Despite their differences, one Italian-American, the other English; one a commercial illustrator, the other a sculptor who never published his “shadow scenes,” Ugo Mochi and Felix Miller were both masters in the specialized field of natural history silhouettes. Working more than a century apart, they serve as bookends in the field.

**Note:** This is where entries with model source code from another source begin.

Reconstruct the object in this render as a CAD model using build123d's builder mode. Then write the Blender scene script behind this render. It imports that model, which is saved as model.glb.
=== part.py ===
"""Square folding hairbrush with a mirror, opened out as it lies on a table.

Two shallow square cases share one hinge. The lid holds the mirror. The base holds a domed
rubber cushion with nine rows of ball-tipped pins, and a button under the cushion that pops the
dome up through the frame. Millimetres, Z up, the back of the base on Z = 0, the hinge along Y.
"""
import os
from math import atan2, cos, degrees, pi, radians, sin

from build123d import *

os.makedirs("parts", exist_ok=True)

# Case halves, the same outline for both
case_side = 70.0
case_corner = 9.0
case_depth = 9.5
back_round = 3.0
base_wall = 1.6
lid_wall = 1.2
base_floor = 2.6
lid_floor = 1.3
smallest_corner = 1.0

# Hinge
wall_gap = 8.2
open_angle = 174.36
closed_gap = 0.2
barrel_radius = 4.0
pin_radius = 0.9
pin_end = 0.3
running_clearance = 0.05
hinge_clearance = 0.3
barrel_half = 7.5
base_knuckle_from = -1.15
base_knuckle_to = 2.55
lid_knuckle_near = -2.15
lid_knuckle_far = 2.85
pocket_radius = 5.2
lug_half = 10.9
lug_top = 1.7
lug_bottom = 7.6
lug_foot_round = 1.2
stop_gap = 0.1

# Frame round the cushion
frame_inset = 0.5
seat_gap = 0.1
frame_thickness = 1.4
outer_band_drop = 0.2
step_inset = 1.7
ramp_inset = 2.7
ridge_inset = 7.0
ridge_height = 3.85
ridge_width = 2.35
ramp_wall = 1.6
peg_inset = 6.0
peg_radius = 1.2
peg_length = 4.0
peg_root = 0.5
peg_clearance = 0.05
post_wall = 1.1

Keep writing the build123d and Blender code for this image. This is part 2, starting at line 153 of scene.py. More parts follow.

The high bar they have set for this genre will be difficult to equal and impossible to surpass.

 

1 Ugo Mochi and T. Donald Carter, Hoofed Mammals of the World (New York: Charles Scribner’s Sons, 1953). 2 Bess Liebenson, “Nature in Just Two Dimensions,” New York Times, January 1, 1995. 3 Personal correspondence with Jean Tartaglia, July 10, 2022. 4 Unlike Mochi, he intentionally used the term “silhouette” to describe his work in an effort to distinguish what he was creating from the head and shoulder “shade” portraits that were created with a tracing machine (most often a physiognotrace, invented by Frenchman Gilles-Louis Chrétien in 1786), a method he found crude and lacking creativity. 5 For more on Brierly see E. Nevill Jackson, Silhouettes, A History and Dictionary (New York: Dover, 1981), an abridged reprint of Jackson’s Silhouette s: Notes and Dictionary (London: Methuen, 1938). 6 The Miller album, in the Houghton Library at Harvard University (MS Typ 88; coll. # 990095418870203941), was the gift of Philip Hofer and Joseph Verner Reed, 1954. 7 Ibid.

Fig. 15. Indian elephant by Miller, 1840s. Cut paper detail from an album page measuring 16 by 12 1/8 inches. Houghton Library.

Fig. 16. Reindeer by Miller, 1840s. Cut paper detail from an album page measuring 16 by 12 1/8 inches. Houghton Library.

Fig. 17. Hare and rabbit by Miller, 1840s. Cut paper detail from an album page measuring 16 by 12 1/8 inches. Houghton Library.

Fig. 18. Entellus monkey by Miller, 1840s. Cut paper detail from an album page measuring 16 by 12 1/8 inches. Houghton Library.

Fig. 19. Bird of paradise by Miller, 1840s, Cut paper detail from an album page measuring 16 by 12 1/8 inches. Houghton Library.